The Jetta is one of the best in the segment when it comes to space. It feels like an early-generation Passat in the back. It actually has more legroom than that car. Ergonomically, it's also pretty easy to operate, although some of the controls could be larger and easier to operate while driving.
Front Seats: The front seats have a nice balance of cushioning and bolstering. The seating position is also very good.
Rear Seats: 37.4 inches of rear legroom is almost as good as the Hyundai Elantra. The outboard seats are flat but comfortable.
Visibility: Visibility all around is quite good with manageable pillar size and large windows.
Climate: We had no trouble cooling off or getting warm with the Jetta's system. It's no nonsense and airflow is good.
The Jetta actually does very well in crash tests, and its standard safety tech set is pretty impressive. It does, however, get dinged in non-crash test related areas, which brings its score down.
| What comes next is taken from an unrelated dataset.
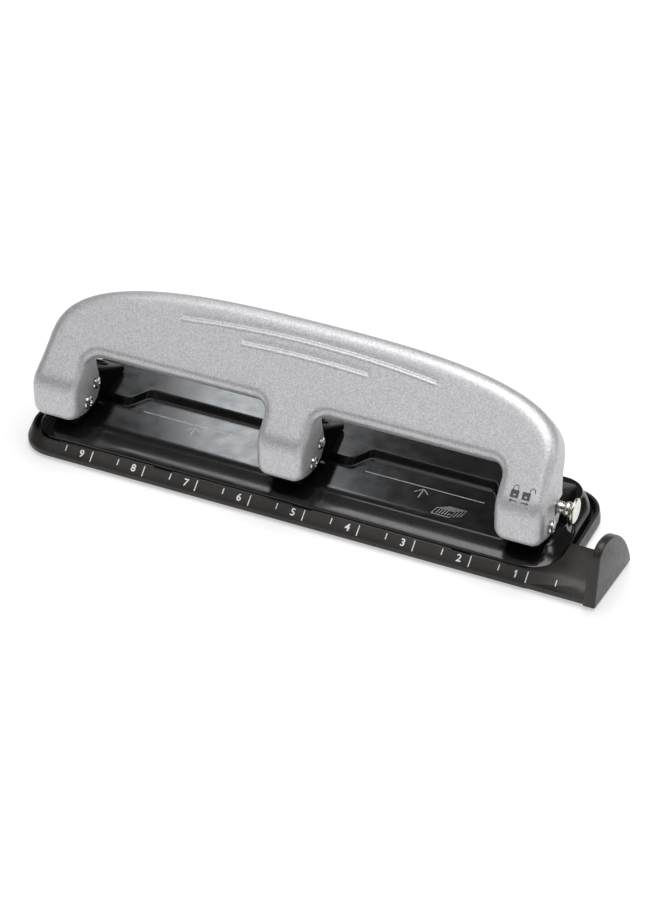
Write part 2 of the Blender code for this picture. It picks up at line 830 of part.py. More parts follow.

IIHS Rating: It nailed all the crash test in exemplary fashion, but it failed to get any awards due to poor and marginal headlights (based on trim).
NHTSA Rating: Not tested.
Standard Tech: Our tester came with an Intelligent Crash Response System, Automatic Post-Collision Braking System, Rearview Camera System, Hill Hold Control, Travel Assist semi-automated driving assistance, Adaptive Cruise Control w/ Stop & Go, Lane Assist, Emergency Assist, Front Collision Warning, Autonomous Emergency Braking w/ Pedestrian Monitoring, Active Blind Spot Monitor, and Rear Traffic Alert.
Optional Tech: None.
There's a ton of cargo room in the Jetta, and the interior storage spaces are pretty good. Buyers will have no problem finding a space for small daily items in the front row.
Storage Space: The cabin has a medium-sized armrest, a grippy open cubby in front of the shifter, and good door pockets that are plenty long and deep.
Cargo Room: There's 14.1 cubic feet of trunk space, which is at the top of the heap. Only the Elantra is bigger, and only by a smidge. The opening is wide and low enough for easy loading.
We drove the Jetta pretty hard and used the Tiptronic feature often. In light of that, the fuel economy numbers were surprisingly good. The fact that you can squeeze out 40 mpg highway for a gas engine is impressive. Keep in mind, however, that the last model was able to get 30 city/40 highway/34 combined, while the new one with the updated engine loses 1 mpg in both city and combined efficiency.
Observed: 27.9 mpg
Distance Driven: 134 miles
The stock audio system isn't something to write home about, but it at least is without distortion at higher volumes and has decent clarity. There's distinct lack of solid bass, however.